Lawyers would often bring sympathetic cases — family breadwinners or newlyweds — to ICE lawyers and ask them to explain why they were continuing to prosecute them despite the priority system. “It was about shaming the government. Now the government is shameless,” said Alan Diamante, a lawyer in Los Angeles.

“No population is off the table.”

The pledge to prosecute every single immigration case means that case backlogs at immigration courts, which expanded 130 percent under President Obama, will continue to grow. Cases for immigrants with no criminal history, including those who have a way to legally change their status from undocumented to documented outside of court, will instead wait on a judge’s docket for years. The average wait time for an immigration case to funnel its way through the system is now nearly two years, compared to around one year in 2009.

“If they’re initiating removal proceedings against everyone who has relief available, it’s going to significantly increase the backlog of the court docket,” said Oakland lawyer Jesse Lloyd. “I don’t see that it’s in the best interest of judicial efficiency.”

Aggressive arrests of people previously considered low-priority and the limited options for those arrested are causing paralyzing fear in immigrant communities. More immigrants are leaving their jobs, afraid to show up to school, and inquiring about relocating to Canada, according to attorneys and advocates.

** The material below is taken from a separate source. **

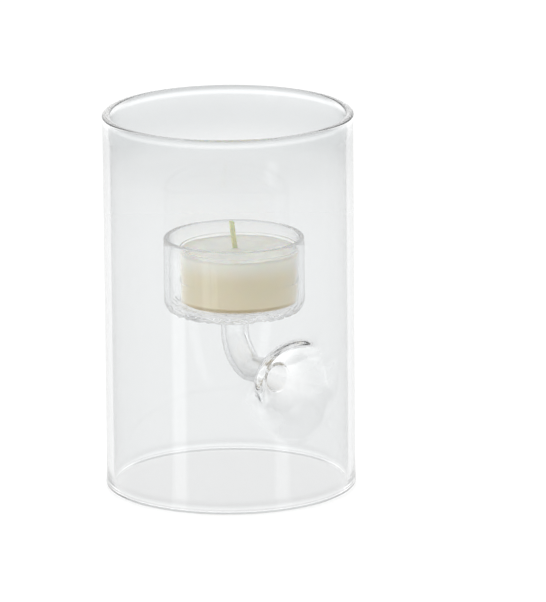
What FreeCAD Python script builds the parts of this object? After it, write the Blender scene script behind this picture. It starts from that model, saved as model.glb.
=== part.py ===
import FreeCAD, Part
import math
import os

# Tealight holder: an open glass cylinder with a candle cup hung inside it on a hollow bent stem.
# The stem flares into a funnel that is fused round a hole in the cylinder's wall.
# Millimetres. Z is up, and the origin is the centre of the cylinder's base.

# Outer cylinder
CYLINDER_D = 80.0
CYLINDER_H = 122.0
CYLINDER_WALL = 2.3
TOP_RIM_ROUND = 1.1        # both edges of the top rim are melted nearly to a half circle
BASE_RIM_ROUND = 0.85      # the base keeps a narrow flat ring between its rounded edges

# Side mouth: its direction seen from above, measured from -Y towards +X
MOUTH_AZIMUTH = 33.0
MOUTH_Z = 40.5
MOUTH_HOLE_R = 13.2        # hole in the wall, filled by the funnel's lip

# Bent stem
STEM_D = 8.8
STEM_GLASS = 1.4
BEND_R = 11.6
STEM_OFFSET = 2.9          # from the cylinder's axis, towards the mouth

# Funnel, bowl shaped. Each point is (distance from the cylinder's axis along the mouth, radius)
BORE_THROAT = (27.8, 4.2)      # where the stem's bore opens into the bowl
BORE_BULGE = (31.9, 9.2)
BORE_LIP = (37.4, 12.1)
LIP_MIDDLE = (38.9, 12.5)
LIP_END = (40.4, 13.5)         # just outside the cylinder's surface, which trims it
OUTER_THROAT = (26.8, 5.5)
OUTER_BULGE = (30.4, 10.3)
OUTER_SEAL = (35.3, MOUTH_HOLE_R)

# Candle cup
CUP_D = 45.0
CUP_H = 24.3
CUP_WALL = 1.7
CUP_FLOOR = 2.4
CUP_HEEL_R = 4.0
CUP_INNER_HEEL_R = 1.8
CUP_RIM_ROUND = 0.8
CUP_BASE_Z = 58.0

# Tealight: a standard one, standing off centre in the cup
TEALIGHT_D = 38.0
TEALIGHT_H = 18.5
TEALIGHT_SHIFT = 1.55      # towards +X from the cup's axis
SHELL_WALL = 0.4
SHELL_FLOOR = 0.5
SHELL_HEEL_R = 1.8
WAX_GAP = 0.05             # between the wax and the shell's wall
WAX_TOP = 17.2             # above the shell's underside
MENISCUS_H = 0.35
MENISCUS_W = 1.2
MOUND_R = 2.6
MOUND_H = 0.7

# Wick and its metal foot
WICK_D = 1.7
WICK_TOP = 26.8            # above the shell's underside
WICK_LEAN = 2.7            # sideways, towards -X, at its tip
WICK_KNEE = 4.2            # height where it starts to lean
FOOT_R = 6.5
FOOT_T = 0.3
COLLAR_R = 1.35
COLLAR_BORE_R = 0.9
COLLAR_H = 3.2

UP = FreeCAD.Vector(0, 0, 1)
AZ = math.radians(MOUTH_AZIMUTH)
OUT = FreeCAD.Vector(math.sin(AZ), -math.cos(AZ), 0)      # the mouth's direction
ACROSS = UP.cross(OUT)                                    # level, square to the mouth
MOUTH_AXIS = FreeCAD.Vector(0, 0, MOUTH_Z)                # a point on the mouth's centre line
CUP_AXIS = OUT * STEM_OFFSET
SHELL_BASE_Z = CUP_BASE_Z + CUP_FLOOR
TEALIGHT_AXIS = CUP_AXIS + FreeCAD.Vector(TEALIGHT_SHIFT, 0, SHELL_BASE_Z)
FULL_TURN = 360.0


def line(a, b):
    return Part.LineSegment(a, b).toShape()


def turned(edges, point, axis):
    """Solid made by turning a closed outline about an axis."""
    face = Part.Face(Part.Wire(edges))
    solid = Part.makeSolid(face.revolve(point, axis, FULL_TURN).Shells[0])
    if solid.Volume < 0:
        solid.reverse()
    return solid


def upright_outline(points, centre):
    """Closed straight-sided outline from (radius, height) pairs, beside an upright axis."""
    corners = [centre + FreeCAD.Vector(r, 0, z) for r, z in points]
    return [line(a, b) for a, b in zip(corners, corners[1:] + corners[:1])]


def rim_edges(solid, z, radii):
    """The round edges at a height whose radius is in the list."""
    found = []
    for edge in solid.Edges:
        curve = edge.Curve
        if not isinstance(curve, Part.Circle):
            continue
        if abs(curve.Center.z - z) < 0.01 and any(abs(curve.Radius - r) < 0.01 for r in radii):
            found.append(edge)
    return found


def glass_cylinder():
    """Open tube with melted rims and the hole that takes the funnel's lip."""
    outer_r = CYLINDER_D / 2
    inner_r = outer_r - CYLINDER_WALL
    tube = Part.makeCylinder(outer_r, CYLINDER_H).cut(Part.makeCylinder(inner_r, CYLINDER_H))
    radii = [outer_r, inner_r]
    tube = tube.makeFillet(TOP_RIM_ROUND, rim_edges(tube, CYLINDER_H, radii))
    tube = tube.makeFillet(BASE_RIM_ROUND, rim_edges(tube, 0, radii))
    hole = Part.makeCylinder(MOUTH_HOLE_R, CYLINDER_D, MOUTH_AXIS, OUT)
    return tube.cut(hole)


def funnel_point(place):
    """A point of the funnel's outline: along the mouth's direction, then out from its centre line."""
    along, radius = place
    return OUT * along + FreeCAD.Vector(0, 0, MOUTH_Z + radius)


def funnel_curve(start, middle, end):
    return Part.Arc(funnel_point(start), funnel_point(middle), funnel_point(end)).toShape()


def funnel_lines(places):
    corners = [funnel_point(place) for place in places]
    return [line(a, b) for a, b in zip(corners, corners[1:])]


def funnel_solid():
    """The flared end of the stem, as far as the cylinder's outer surface."""
    start = STEM_OFFSET + BEND_R
    beyond = CYLINDER_D
    edges = funnel_lines([(beyond, 0), (start, 0), (start, STEM_D / 2), OUTER_THROAT])
    edges.append(funnel_curve(OUTER_THROAT, OUTER_BULGE, OUTER_SEAL))
    edges += funnel_lines([OUTER_SEAL, (beyond, MOUTH_HOLE_R), (beyond, 0)])
    body = turned(edges, MOUTH_AXIS, OUT)
    body = body.common(Part.makeCylinder(CYLINDER_D / 2, CYLINDER_H))

    bore_r = STEM_D / 2 - STEM_GLASS
    edges = funnel_lines([(beyond, 0), (start, 0), (start, bore_r), BORE_THROAT])
    edges.append(funnel_curve(BORE_THROAT, BORE_BULGE, BORE_LIP))
    edges.append(funnel_curve(BORE_LIP, LIP_MIDDLE, LIP_END))
    edges += funnel_lines([LIP_END, (beyond, LIP_END[1]), (beyond, 0)])
    return body.cut(turned(edges, MOUTH_AXIS, OUT))


def stem_length(radius):
    """The stem's upright run and its bend, as a rod of one radius."""
    drop_end_z = MOUTH_Z + BEND_R
    upright = Part.makeCylinder(radius, CUP_BASE_Z - drop_end_z, CUP_AXIS + UP * drop_end_z)
    circle = Part.Circle(CUP_AXIS + UP * drop_end_z, UP, radius).toShape()
    bend_centre = CUP_AXIS + OUT * BEND_R + UP * drop_end_z
    bend = Part.Face(Part.Wire(circle)).revolve(bend_centre, ACROSS * -1, 90)
    return upright, bend


def stem_tube():
    """Hollow stem: down from the cup, round a bend, and out to the wall as a funnel."""
    upright, bend = stem_length(STEM_D / 2)
    bore_upright, bore_bend = stem_length(STEM_D / 2 - STEM_GLASS)
    pieces = [bend.cut(bore_bend), funnel_solid()]
    tube = upright.cut(bore_upright).multiFuse(pieces)
    return tube.removeSplitter()


def candle_cup():
    """Flat-bottomed cup with rounded heels and a melted rim, closed over the stem's end."""
    outer_r = CUP_D / 2
    inner_r = outer_r - CUP_WALL
    centre = CUP_AXIS + UP * CUP_BASE_Z
    cup = Part.makeCylinder(outer_r, CUP_H, centre)
    cup = cup.makeFillet(CUP_HEEL_R, rim_edges(cup, CUP_BASE_Z, [outer_r]))
    space = Part.makeCylinder(inner_r, CUP_H, centre + UP * CUP_FLOOR)
    space = space.makeFillet(CUP_INNER_HEEL_R, rim_edges(space, SHELL_BASE_Z, [inner_r]))
    cup = cup.cut(space)
    return cup.makeFillet(CUP_RIM_ROUND, rim_edges(cup, CUP_BASE_Z + CUP_H, [outer_r, inner_r]))


def shell_space():
    """The space inside the tealight's shell, open upwards."""
    inner_r = TEALIGHT_D / 2 - SHELL_WALL
    space = Part.makeCylinder(inner_r, TEALIGHT_H, TEALIGHT_AXIS + UP * SHELL_FLOOR)
    heel = rim_edges(space, SHELL_BASE_Z + SHELL_FLOOR, [inner_r])
    return space.makeFillet(SHELL_HEEL_R - SHELL_WALL, heel)


def tealight_shell():
    """Thin clear plastic shell that holds the wax."""
    outer_r = TEALIGHT_D / 2
    shell = Part.makeCylinder(outer_r, TEALIGHT_H, TEALIGHT_AXIS)
    shell = shell.makeFillet(SHELL_HEEL_R, rim_edges(shell, SHELL_BASE_Z, [outer_r]))
    return shell.cut(shell_space())


def wick_sustainer():
    """Thin metal foot with a crimped collar, on the shell's floor."""
    base = TEALIGHT_AXIS + UP * SHELL_FLOOR
    foot = Part.makeCylinder(FOOT_R, FOOT_T, base)
    foot = foot.fuse(Part.makeCylinder(COLLAR_R, COLLAR_H, base))
    foot = foot.cut(Part.makeCylinder(COLLAR_BORE_R, COLLAR_H, base))
    return foot.removeSplitter()


def wick():
    """Cotton wick: upright in its collar, then leaning a little."""
    radius = WICK_D / 2
    base = TEALIGHT_AXIS + UP * SHELL_FLOOR
    knee = TEALIGHT_AXIS + UP * WICK_KNEE
    tip = TEALIGHT_AXIS + FreeCAD.Vector(-WICK_LEAN, 0, WICK_TOP)
    upright = Part.makeCylinder(radius, (knee - base).Length, base)
    leaning = Part.makeCylinder(radius, (tip - knee).Length, knee, tip - knee)
    cord = upright.multiFuse([Part.makeSphere(radius, knee), leaning])
    return cord.removeSplitter()


def wax(wick_solid, foot_solid):
    """Wax fill with a raised edge at the shell's wall and a small mound round the wick."""
    edge_r = TEALIGHT_D / 2 - SHELL_WALL - WAX_GAP
    slope = WICK_LEAN / (WICK_TOP - WICK_KNEE)
    wick_x = -slope * (WAX_TOP - WICK_KNEE)
    outline = [(0, SHELL_FLOOR), (edge_r, SHELL_FLOOR), (edge_r, WAX_TOP + MENISCUS_H),
               (edge_r - MENISCUS_W, WAX_TOP), (0, WAX_TOP)]
    fill = turned(upright_outline(outline, TEALIGHT_AXIS), TEALIGHT_AXIS, UP)
    heel = rim_edges(fill, SHELL_BASE_Z + SHELL_FLOOR, [edge_r])
    fill = fill.makeFillet(SHELL_HEEL_R - SHELL_WALL, heel)
    mound_base = TEALIGHT_AXIS + FreeCAD.Vector(wick_x, 0, WAX_TOP)
    fill = fill.fuse(Part.makeCone(MOUND_R, WICK_D / 2, MOUND_H, mound_base))
    return fill.cut(wick_solid).cut(foot_solid).removeSplitter()


def main():
    os.makedirs("parts", exist_ok=True)
    wick_solid = wick()
    foot_solid = wick_sustainer()
    nodes = {
        "glass_cylinder": glass_cylinder(),
        "stem_tube": stem_tube(),
        "candle_cup": candle_cup(),
        "tealight_shell": tealight_shell(),
        "wax": wax(wick_solid, foot_solid),
        "wick": wick_solid,
        "wick_sustainer": foot_solid,
    }
    for name, shape in nodes.items():
        box = shape.BoundBox
        print(name, "solids", len(shape.Solids), "valid", shape.isValid(), "volume", round(shape.Volume, 1),
              "z", round(box.ZMin, 2), round(box.ZMax, 2))
        shape.exportStep(f"parts/{name}.step")


main()
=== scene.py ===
# %% [markdown]
# # A glass tealight holder
#
# The real object is one piece of lampworked glass with a candle standing in it. A cylinder, open at both
# ends, has a hole blown in its side. A hollow stem starts there as a funnel, bends upwards, and carries a
# small cup. The looks are built here round the packed CAD model, which stays the authority for every size
# and place.

# %% Load the fixed frame
import math

import bmesh
import bpy
import numpy as np
from mathutils import Matrix, Vector, noise


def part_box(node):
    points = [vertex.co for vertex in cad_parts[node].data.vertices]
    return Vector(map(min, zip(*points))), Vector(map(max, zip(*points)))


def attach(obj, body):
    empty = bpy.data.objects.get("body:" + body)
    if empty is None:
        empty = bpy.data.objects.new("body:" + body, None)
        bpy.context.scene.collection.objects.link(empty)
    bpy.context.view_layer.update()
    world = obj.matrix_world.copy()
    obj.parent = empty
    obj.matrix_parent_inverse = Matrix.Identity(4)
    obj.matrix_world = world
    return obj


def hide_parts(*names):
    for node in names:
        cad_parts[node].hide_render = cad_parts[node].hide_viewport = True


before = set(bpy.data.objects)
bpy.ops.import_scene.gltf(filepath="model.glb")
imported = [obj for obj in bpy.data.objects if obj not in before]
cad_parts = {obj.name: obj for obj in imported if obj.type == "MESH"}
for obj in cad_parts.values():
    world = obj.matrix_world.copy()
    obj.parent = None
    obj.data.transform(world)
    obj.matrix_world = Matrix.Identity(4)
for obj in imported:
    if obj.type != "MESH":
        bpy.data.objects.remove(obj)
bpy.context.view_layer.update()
MM = 0.001
print("nodes:", sorted(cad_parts))

# %% [markdown]
# ## Sizes read from the frame
#
# Blender never decides a size here. Radii and heights come from the boxes of the CAD nodes. A box can't
# tell how thick the glass is, how edges are rounded, or where the mouth is, so those are written down as
# the CAD has them.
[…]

“[There’s] high, acute anxiety not only for individuals without lawful status but also people who cooperated and have applications pending,” Diamante, the Los Angeles attorney, said. “The strategy is for there to be high anxiety in the community. People will eventually leave on their own.”

“If you’re in this country illegally and you committed a crime by being in this country, you should be uncomfortable, you should look over your shoulder. You need to be worried,” Acting ICE Director Tom Homan said at a hearing on Capitol Hill in June. “No population is off the table.”